**DATA SECTION:**
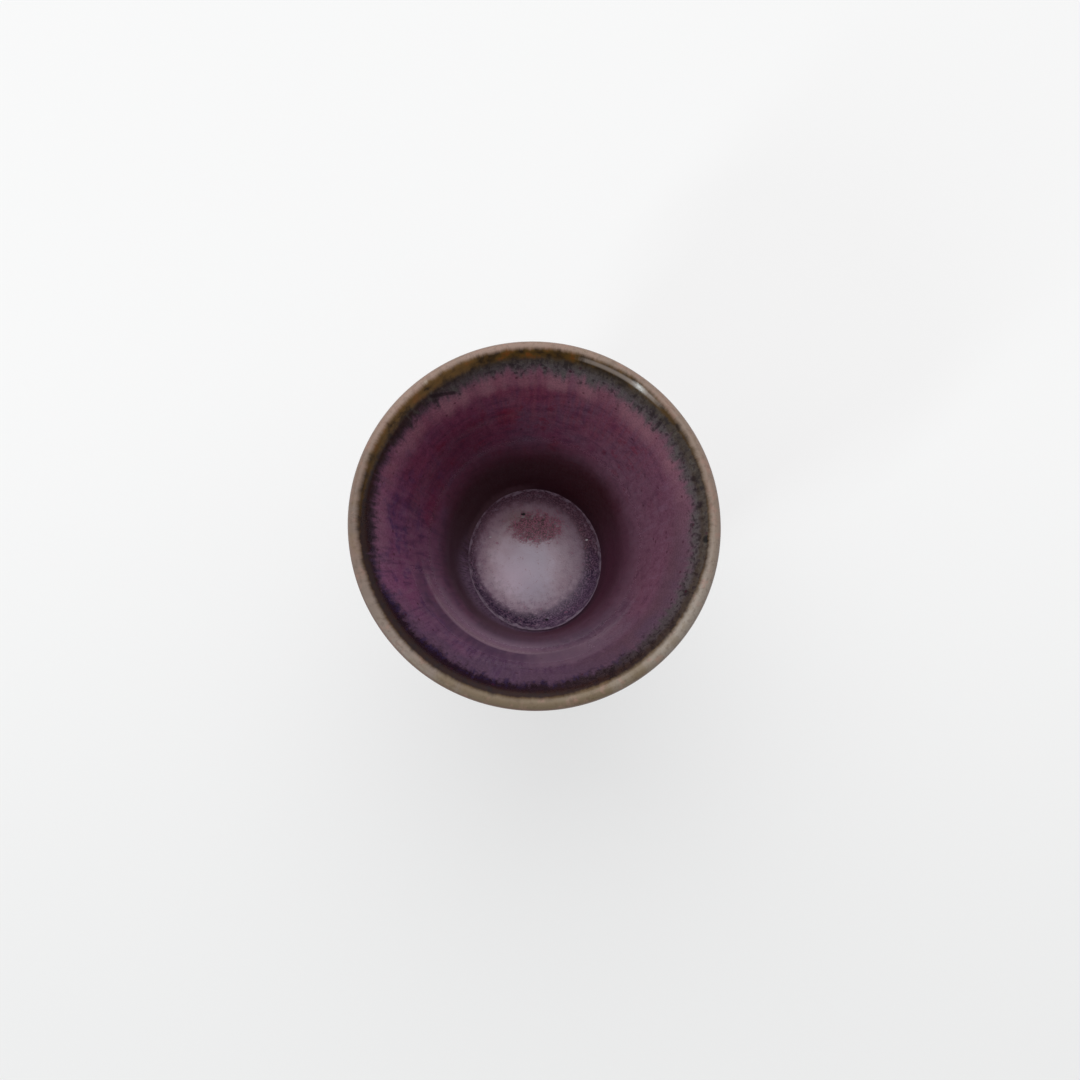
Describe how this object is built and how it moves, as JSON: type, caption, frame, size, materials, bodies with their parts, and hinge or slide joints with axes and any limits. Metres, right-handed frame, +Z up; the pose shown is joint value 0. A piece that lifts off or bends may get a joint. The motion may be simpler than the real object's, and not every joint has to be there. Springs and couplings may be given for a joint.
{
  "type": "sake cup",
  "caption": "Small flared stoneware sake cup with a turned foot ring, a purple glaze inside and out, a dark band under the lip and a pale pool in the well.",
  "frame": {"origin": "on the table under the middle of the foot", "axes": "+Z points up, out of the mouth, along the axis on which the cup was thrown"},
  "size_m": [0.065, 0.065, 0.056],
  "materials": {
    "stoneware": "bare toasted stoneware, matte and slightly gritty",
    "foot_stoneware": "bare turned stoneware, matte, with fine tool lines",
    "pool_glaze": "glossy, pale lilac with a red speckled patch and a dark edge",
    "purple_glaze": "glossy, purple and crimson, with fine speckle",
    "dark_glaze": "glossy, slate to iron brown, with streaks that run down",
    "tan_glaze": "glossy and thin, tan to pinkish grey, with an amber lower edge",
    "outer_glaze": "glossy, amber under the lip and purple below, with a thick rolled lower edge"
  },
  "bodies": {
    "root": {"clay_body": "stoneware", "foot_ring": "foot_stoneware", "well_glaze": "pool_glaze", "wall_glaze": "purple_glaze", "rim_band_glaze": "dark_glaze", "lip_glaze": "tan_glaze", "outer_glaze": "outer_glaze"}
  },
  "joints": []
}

**WORK REQUIRED:**
Copy each line of the data exactly, leaving nothing out.

**TASK SOLUTION:**
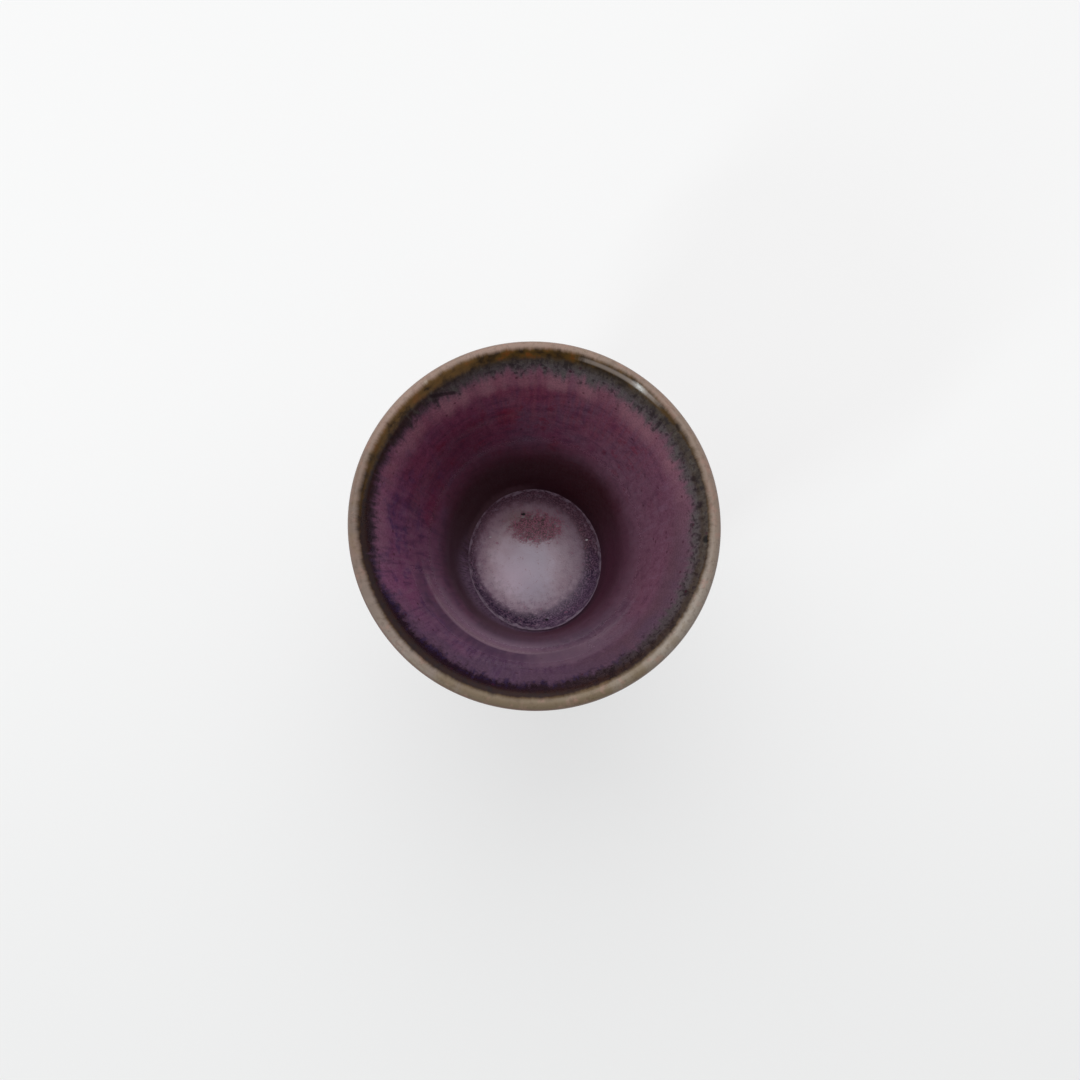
Describe how this object is built and how it moves, as JSON: type, caption, frame, size, materials, bodies with their parts, and hinge or slide joints with axes and any limits. Metres, right-handed frame, +Z up; the pose shown is joint value 0. A piece that lifts off or bends may get a joint. The motion may be simpler than the real object's, and not every joint has to be there. Springs and couplings may be given for a joint.
{
  "type": "sake cup",
  "caption": "Small flared stoneware sake cup with a turned foot ring, a purple glaze inside and out, a dark band under the lip and a pale pool in the well.",
  "frame": {"origin": "on the table under the middle of the foot", "axes": "+Z points up, out of the mouth, along the axis on which the cup was thrown"},
  "size_m": [0.065, 0.065, 0.056],
  "materials": {
    "stoneware": "bare toasted stoneware, matte and slightly gritty",
    "foot_stoneware": "bare turned stoneware, matte, with fine tool lines",
    "pool_glaze": "glossy, pale lilac with a red speckled patch and a dark edge",
    "purple_glaze": "glossy, purple and crimson, with fine speckle",
    "dark_glaze": "glossy, slate to iron brown, with streaks that run down",
    "tan_glaze": "glossy and thin, tan to pinkish grey, with an amber lower edge",
    "outer_glaze": "glossy, amber under the lip and purple below, with a thick rolled lower edge"
  },
  "bodies": {
    "root": {"clay_body": "stoneware", "foot_ring": "foot_stoneware", "well_glaze": "pool_glaze", "wall_glaze": "purple_glaze", "rim_band_glaze": "dark_glaze", "lip_glaze": "tan_glaze", "outer_glaze": "outer_glaze"}
  },
  "joints": []
}